■ **DATA EXCERPTS**
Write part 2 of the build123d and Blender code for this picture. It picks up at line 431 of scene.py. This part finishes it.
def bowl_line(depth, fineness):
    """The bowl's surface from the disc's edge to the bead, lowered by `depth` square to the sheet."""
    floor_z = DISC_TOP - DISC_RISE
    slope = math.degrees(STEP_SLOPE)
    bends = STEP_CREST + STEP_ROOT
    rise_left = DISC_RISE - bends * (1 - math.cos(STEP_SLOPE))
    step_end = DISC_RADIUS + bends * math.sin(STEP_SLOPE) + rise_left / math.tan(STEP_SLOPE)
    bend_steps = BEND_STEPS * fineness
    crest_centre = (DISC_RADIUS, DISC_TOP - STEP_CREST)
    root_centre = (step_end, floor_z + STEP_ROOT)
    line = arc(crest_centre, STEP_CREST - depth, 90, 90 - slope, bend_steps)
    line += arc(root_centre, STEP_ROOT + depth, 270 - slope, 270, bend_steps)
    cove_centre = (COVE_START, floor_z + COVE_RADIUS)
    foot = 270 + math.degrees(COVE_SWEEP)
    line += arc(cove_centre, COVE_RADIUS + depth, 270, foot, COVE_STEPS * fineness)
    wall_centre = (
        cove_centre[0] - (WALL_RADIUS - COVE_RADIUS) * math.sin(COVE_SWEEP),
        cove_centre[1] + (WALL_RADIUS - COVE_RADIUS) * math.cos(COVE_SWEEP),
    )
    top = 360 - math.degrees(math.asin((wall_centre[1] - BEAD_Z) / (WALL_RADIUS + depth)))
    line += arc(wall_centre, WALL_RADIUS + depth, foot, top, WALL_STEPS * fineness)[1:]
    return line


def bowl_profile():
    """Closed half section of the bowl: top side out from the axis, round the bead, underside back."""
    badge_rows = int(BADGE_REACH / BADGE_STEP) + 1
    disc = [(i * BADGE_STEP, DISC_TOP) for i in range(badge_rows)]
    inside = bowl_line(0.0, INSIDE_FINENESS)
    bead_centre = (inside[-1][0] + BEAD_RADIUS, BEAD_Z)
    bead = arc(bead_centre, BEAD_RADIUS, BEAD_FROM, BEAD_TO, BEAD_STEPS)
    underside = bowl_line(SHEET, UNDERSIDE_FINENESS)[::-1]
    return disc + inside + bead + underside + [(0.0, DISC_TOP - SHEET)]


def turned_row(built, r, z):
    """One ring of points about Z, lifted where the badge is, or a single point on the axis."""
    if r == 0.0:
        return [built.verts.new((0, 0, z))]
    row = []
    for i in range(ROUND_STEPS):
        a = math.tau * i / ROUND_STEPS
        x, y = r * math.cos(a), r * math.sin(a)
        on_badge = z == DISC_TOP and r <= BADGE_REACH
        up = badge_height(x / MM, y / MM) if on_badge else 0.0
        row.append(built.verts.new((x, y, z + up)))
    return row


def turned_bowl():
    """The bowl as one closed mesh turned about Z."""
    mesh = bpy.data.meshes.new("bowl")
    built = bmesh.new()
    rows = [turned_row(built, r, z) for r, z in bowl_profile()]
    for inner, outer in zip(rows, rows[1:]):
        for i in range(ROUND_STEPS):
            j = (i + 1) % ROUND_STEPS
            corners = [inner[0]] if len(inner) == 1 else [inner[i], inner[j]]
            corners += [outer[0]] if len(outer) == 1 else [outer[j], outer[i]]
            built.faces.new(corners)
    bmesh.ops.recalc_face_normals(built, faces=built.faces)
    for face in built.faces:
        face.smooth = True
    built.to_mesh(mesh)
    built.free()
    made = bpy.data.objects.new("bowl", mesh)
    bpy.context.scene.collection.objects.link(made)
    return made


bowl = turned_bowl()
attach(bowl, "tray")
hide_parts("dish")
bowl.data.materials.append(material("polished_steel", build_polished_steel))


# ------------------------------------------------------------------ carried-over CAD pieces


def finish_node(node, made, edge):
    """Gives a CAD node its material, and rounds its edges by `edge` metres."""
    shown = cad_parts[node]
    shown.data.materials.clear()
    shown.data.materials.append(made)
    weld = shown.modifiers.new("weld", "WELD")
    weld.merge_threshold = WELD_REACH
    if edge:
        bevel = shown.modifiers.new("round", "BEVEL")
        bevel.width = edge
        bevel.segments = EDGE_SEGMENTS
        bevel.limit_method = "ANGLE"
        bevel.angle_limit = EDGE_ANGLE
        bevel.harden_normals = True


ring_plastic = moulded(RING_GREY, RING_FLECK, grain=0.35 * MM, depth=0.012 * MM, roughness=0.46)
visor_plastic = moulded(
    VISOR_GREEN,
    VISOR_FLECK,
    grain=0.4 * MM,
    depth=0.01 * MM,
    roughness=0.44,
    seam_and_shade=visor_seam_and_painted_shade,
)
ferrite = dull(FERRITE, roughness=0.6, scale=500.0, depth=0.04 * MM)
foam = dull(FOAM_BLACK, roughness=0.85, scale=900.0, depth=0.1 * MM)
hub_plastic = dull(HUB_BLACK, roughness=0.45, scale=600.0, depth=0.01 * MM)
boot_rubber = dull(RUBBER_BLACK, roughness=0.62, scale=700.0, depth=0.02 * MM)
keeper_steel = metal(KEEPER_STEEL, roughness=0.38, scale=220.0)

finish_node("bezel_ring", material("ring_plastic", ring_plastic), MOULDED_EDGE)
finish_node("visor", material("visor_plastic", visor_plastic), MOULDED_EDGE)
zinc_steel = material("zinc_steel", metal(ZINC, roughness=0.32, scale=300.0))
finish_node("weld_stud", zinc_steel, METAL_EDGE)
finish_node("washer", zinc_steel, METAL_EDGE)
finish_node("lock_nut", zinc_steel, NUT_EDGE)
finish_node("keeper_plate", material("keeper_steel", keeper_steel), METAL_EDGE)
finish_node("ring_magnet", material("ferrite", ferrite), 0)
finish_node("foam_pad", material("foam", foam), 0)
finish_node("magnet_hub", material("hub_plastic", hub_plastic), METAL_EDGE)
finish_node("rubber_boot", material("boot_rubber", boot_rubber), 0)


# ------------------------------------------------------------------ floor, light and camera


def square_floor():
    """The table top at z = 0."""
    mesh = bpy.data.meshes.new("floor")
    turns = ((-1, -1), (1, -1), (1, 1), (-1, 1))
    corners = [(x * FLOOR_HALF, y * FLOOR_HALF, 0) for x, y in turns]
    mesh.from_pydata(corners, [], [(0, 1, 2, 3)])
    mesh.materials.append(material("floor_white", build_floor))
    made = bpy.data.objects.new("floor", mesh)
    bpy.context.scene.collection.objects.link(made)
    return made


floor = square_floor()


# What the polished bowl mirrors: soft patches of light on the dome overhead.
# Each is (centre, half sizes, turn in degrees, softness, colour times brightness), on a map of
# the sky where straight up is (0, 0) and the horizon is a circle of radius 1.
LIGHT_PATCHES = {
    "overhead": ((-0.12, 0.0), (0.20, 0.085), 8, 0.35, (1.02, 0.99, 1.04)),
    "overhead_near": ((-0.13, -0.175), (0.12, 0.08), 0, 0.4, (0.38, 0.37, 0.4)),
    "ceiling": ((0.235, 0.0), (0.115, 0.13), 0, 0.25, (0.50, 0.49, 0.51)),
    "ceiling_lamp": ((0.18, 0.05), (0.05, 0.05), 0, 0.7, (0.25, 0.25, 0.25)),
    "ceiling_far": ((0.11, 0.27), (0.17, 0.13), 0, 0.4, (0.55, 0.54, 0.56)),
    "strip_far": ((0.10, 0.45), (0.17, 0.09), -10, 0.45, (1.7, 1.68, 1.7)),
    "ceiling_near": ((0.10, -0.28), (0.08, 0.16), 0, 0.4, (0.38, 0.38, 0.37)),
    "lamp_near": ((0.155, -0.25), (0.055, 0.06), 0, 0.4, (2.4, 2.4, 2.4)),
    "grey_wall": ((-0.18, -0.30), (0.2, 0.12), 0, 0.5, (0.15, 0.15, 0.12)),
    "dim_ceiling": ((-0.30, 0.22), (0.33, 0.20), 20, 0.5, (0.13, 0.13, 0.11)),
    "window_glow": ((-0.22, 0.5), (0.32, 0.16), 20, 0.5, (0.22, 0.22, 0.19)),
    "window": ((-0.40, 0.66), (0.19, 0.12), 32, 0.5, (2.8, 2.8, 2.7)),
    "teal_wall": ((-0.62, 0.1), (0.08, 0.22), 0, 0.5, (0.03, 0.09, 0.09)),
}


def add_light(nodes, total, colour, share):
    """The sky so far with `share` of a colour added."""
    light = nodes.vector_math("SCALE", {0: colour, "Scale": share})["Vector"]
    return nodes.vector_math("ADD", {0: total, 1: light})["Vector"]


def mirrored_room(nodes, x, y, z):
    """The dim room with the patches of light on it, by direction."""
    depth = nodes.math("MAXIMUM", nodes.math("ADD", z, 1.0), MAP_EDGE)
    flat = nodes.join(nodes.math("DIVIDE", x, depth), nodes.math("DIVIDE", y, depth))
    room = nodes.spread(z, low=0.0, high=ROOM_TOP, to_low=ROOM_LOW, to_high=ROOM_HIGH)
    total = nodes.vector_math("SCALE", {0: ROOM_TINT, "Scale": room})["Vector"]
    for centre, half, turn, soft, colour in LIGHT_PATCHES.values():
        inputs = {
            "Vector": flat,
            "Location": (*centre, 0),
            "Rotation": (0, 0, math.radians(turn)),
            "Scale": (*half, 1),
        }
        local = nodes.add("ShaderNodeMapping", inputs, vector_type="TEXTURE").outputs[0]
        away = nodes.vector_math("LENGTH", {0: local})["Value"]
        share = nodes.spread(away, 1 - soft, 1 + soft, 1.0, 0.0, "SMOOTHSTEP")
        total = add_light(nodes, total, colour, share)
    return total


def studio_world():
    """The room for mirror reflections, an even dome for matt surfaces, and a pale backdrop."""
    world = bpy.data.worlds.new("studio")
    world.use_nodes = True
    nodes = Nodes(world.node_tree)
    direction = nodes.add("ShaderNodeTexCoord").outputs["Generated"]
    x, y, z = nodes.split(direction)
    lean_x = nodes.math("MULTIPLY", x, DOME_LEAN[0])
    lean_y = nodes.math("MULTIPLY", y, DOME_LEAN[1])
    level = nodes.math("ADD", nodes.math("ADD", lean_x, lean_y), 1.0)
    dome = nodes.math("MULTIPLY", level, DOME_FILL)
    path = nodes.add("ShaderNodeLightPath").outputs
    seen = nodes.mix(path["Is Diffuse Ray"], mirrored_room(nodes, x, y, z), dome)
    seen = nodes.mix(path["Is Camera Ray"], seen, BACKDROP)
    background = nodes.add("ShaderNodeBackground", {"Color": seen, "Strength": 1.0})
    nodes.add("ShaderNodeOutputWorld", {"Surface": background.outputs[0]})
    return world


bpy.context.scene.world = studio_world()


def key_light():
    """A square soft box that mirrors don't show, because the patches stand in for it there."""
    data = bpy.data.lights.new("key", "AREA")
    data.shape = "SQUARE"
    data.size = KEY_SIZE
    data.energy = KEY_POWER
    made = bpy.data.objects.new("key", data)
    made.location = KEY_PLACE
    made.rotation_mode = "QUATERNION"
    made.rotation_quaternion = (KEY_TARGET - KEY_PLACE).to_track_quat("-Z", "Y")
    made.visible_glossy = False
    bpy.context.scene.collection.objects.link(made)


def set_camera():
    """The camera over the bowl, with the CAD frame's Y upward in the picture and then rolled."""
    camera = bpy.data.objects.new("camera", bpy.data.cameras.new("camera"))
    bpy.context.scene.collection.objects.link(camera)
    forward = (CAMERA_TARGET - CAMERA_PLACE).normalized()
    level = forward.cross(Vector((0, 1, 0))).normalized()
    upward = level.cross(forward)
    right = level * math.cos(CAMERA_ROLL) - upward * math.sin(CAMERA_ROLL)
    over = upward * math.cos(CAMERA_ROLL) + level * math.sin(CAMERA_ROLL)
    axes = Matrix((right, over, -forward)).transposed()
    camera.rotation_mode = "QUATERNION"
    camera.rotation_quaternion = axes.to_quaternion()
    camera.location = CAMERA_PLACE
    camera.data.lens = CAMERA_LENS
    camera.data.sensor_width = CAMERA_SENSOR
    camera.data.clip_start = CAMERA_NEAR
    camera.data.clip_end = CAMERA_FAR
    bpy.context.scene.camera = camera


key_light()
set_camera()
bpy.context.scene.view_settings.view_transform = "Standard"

==

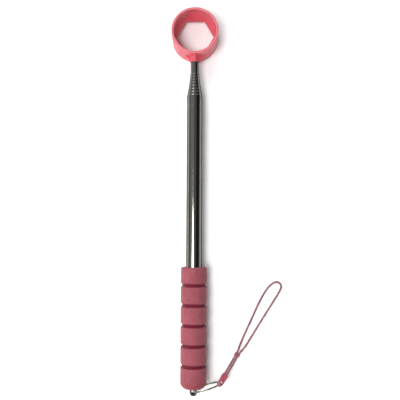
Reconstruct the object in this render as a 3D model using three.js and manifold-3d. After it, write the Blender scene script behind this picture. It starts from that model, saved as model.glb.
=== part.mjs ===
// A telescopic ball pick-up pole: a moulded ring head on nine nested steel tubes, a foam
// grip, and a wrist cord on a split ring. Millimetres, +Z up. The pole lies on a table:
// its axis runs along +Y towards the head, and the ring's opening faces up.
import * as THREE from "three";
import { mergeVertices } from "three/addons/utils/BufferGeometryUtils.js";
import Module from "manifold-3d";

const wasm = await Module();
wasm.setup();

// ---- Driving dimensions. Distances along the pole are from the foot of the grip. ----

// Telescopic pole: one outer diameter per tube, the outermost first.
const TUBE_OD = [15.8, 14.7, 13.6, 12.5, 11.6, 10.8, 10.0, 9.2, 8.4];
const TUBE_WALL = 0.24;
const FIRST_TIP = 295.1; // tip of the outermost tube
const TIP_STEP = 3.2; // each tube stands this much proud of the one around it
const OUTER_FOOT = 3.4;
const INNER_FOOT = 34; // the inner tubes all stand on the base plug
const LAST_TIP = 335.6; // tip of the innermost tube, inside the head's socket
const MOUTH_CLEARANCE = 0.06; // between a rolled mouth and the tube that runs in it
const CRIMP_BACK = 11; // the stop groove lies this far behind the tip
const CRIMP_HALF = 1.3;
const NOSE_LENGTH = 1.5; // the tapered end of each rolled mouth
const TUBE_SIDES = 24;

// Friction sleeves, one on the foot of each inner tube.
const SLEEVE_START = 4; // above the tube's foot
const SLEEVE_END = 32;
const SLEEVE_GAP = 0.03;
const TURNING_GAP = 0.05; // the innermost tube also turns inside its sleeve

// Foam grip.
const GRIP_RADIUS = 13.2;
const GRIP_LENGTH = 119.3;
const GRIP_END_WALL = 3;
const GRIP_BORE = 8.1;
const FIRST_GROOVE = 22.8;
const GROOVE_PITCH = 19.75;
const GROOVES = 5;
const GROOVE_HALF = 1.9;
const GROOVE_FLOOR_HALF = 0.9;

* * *

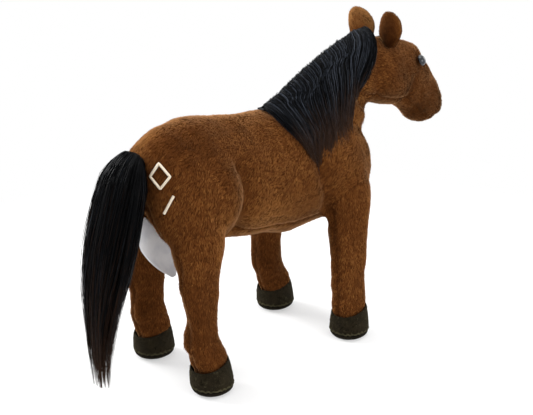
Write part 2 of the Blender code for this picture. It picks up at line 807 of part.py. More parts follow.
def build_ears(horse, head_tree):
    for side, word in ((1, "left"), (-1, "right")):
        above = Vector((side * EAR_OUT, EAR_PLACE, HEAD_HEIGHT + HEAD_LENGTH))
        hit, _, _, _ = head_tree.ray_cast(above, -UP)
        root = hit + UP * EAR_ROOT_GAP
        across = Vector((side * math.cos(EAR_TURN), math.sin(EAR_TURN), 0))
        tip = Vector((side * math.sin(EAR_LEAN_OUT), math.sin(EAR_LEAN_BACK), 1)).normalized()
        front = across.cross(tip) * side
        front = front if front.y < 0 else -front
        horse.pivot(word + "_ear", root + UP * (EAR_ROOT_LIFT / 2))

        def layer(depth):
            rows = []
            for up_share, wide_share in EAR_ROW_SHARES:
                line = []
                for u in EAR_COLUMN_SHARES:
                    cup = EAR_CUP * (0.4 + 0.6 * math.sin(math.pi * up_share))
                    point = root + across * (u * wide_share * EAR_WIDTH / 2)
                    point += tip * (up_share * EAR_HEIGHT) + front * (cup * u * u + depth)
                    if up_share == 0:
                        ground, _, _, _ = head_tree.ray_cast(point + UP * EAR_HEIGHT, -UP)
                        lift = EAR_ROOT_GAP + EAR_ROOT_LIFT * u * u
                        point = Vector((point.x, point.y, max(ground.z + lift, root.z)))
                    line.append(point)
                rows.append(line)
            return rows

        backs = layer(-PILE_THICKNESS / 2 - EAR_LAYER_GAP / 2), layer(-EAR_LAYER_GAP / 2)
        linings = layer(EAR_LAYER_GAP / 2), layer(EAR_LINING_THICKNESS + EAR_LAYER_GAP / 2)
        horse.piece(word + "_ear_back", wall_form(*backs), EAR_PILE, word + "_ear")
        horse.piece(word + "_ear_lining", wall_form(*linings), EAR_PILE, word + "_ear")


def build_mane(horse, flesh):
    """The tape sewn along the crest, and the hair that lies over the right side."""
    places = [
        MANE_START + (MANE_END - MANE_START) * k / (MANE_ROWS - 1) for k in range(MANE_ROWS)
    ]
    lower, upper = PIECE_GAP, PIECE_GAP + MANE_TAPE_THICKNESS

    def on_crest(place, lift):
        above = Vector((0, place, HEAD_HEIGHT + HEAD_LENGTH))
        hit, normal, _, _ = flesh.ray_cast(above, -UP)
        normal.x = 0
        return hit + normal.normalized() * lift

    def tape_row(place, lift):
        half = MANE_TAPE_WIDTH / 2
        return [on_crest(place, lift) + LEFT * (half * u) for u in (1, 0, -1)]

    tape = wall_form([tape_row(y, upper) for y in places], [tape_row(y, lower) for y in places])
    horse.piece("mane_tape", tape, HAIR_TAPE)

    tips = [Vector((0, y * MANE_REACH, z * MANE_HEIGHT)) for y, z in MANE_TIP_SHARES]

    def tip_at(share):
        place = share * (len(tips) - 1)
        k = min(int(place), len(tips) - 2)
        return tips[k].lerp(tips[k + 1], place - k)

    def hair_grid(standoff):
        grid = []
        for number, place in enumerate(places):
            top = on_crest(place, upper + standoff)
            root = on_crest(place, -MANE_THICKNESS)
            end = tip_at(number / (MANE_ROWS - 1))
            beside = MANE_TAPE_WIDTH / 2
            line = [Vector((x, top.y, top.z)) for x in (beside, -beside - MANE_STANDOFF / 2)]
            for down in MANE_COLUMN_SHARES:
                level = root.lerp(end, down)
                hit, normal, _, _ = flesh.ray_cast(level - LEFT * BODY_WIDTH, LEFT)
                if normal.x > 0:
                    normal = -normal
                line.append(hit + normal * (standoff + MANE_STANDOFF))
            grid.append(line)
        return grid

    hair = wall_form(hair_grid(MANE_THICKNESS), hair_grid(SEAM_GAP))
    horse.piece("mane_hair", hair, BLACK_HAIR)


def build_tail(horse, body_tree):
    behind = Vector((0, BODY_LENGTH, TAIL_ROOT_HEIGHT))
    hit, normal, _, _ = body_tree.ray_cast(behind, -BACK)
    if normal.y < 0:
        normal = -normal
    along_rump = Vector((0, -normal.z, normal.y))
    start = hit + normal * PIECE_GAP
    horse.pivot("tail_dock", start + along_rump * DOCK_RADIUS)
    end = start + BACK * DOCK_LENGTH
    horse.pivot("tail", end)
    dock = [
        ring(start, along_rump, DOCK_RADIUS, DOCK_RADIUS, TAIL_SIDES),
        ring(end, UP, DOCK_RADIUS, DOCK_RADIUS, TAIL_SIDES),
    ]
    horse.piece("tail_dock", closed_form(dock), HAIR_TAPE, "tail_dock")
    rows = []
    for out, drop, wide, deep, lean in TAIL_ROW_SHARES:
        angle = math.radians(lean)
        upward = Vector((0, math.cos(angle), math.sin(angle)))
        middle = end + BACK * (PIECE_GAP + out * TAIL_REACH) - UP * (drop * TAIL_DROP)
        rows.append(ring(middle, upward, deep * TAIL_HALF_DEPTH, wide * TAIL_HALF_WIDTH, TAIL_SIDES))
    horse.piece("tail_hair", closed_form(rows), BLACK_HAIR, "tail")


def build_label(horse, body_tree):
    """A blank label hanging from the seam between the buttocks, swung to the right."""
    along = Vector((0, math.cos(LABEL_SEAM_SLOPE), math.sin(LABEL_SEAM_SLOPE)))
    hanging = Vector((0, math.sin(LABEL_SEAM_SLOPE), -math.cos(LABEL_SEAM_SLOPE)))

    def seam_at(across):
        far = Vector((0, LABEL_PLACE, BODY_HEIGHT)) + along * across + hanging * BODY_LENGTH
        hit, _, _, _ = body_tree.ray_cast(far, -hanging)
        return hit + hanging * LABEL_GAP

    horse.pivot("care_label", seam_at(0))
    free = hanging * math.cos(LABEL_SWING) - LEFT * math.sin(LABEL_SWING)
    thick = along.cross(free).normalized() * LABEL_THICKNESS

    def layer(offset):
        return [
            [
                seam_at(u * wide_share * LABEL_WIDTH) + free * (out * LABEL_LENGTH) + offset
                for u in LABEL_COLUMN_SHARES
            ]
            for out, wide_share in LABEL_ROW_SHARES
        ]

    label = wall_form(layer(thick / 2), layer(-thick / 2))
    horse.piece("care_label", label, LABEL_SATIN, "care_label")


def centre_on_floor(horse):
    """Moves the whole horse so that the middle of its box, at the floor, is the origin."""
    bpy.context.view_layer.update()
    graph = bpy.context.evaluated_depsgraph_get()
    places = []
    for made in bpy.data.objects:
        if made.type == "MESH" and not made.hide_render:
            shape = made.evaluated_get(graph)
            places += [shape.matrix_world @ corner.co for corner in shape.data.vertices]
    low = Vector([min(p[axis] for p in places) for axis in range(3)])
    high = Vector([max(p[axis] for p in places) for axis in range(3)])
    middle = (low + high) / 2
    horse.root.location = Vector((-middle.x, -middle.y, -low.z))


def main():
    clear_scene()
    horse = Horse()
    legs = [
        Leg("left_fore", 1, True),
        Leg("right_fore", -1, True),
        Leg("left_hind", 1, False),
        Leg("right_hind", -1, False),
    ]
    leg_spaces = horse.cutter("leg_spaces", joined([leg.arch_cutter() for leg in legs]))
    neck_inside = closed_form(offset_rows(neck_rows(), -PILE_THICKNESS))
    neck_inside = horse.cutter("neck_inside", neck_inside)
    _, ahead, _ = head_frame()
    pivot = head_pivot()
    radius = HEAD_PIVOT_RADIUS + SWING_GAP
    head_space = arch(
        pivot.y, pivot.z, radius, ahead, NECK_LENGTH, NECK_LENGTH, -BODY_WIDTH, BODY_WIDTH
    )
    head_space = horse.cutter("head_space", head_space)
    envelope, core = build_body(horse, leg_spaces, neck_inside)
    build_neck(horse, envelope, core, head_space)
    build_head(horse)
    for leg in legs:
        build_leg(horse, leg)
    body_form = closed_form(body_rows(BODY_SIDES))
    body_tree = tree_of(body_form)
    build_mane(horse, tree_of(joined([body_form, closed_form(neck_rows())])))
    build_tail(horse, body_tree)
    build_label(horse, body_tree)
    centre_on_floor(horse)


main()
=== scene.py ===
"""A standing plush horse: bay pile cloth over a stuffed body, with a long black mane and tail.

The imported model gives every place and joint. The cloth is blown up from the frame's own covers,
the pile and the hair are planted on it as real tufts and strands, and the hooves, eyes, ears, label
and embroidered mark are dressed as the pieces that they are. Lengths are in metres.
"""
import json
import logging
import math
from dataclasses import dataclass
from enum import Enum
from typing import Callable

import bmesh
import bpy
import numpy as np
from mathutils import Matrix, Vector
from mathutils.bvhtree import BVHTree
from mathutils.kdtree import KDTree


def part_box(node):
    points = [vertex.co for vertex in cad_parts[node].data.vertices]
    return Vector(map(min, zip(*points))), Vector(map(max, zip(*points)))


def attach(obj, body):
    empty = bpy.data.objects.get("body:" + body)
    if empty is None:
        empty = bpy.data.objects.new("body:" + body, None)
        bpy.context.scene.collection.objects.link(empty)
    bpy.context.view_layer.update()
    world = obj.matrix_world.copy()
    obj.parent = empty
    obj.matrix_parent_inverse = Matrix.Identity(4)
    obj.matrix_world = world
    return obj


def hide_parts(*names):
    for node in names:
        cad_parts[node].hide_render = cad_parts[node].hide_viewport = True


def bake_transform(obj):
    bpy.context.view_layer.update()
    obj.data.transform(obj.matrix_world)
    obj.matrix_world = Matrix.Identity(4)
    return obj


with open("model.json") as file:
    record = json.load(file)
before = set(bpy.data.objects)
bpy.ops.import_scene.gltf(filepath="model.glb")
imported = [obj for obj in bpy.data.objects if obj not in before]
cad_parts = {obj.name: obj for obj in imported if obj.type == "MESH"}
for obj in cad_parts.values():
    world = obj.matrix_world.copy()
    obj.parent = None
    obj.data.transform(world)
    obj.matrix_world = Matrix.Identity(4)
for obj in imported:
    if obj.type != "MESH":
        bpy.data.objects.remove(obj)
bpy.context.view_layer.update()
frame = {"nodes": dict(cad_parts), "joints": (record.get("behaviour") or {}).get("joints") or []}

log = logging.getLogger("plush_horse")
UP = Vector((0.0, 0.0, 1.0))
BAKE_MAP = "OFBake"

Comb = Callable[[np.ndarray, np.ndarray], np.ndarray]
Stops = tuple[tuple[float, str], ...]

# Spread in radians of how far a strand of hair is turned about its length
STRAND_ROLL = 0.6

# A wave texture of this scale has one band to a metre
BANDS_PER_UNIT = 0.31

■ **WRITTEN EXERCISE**
Go through the material above and output exactly the lines from the one containing "pivot = head_pivot()" through the one containing "zip(*points))), Vector(map(max, zip(*points)))".

■ **SOLUTION BELOW**
    pivot = head_pivot()
    radius = HEAD_PIVOT_RADIUS + SWING_GAP
    head_space = arch(
        pivot.y, pivot.z, radius, ahead, NECK_LENGTH, NECK_LENGTH, -BODY_WIDTH, BODY_WIDTH
    )
    head_space = horse.cutter("head_space", head_space)
    envelope, core = build_body(horse, leg_spaces, neck_inside)
    build_neck(horse, envelope, core, head_space)
    build_head(horse)
    for leg in legs:
        build_leg(horse, leg)
    body_form = closed_form(body_rows(BODY_SIDES))
    body_tree = tree_of(body_form)
    build_mane(horse, tree_of(joined([body_form, closed_form(neck_rows())])))
    build_tail(horse, body_tree)
    build_label(horse, body_tree)
    centre_on_floor(horse)


main()
=== scene.py ===
"""A standing plush horse: bay pile cloth over a stuffed body, with a long black mane and tail.

The imported model gives every place and joint. The cloth is blown up from the frame's own covers,
the pile and the hair are planted on it as real tufts and strands, and the hooves, eyes, ears, label
and embroidered mark are dressed as the pieces that they are. Lengths are in metres.
"""
import json
import logging
import math
from dataclasses import dataclass
from enum import Enum
from typing import Callable

import bmesh
import bpy
import numpy as np
from mathutils import Matrix, Vector
from mathutils.bvhtree import BVHTree
from mathutils.kdtree import KDTree


def part_box(node):
    points = [vertex.co for vertex in cad_parts[node].data.vertices]
    return Vector(map(min, zip(*points))), Vector(map(max, zip(*points)))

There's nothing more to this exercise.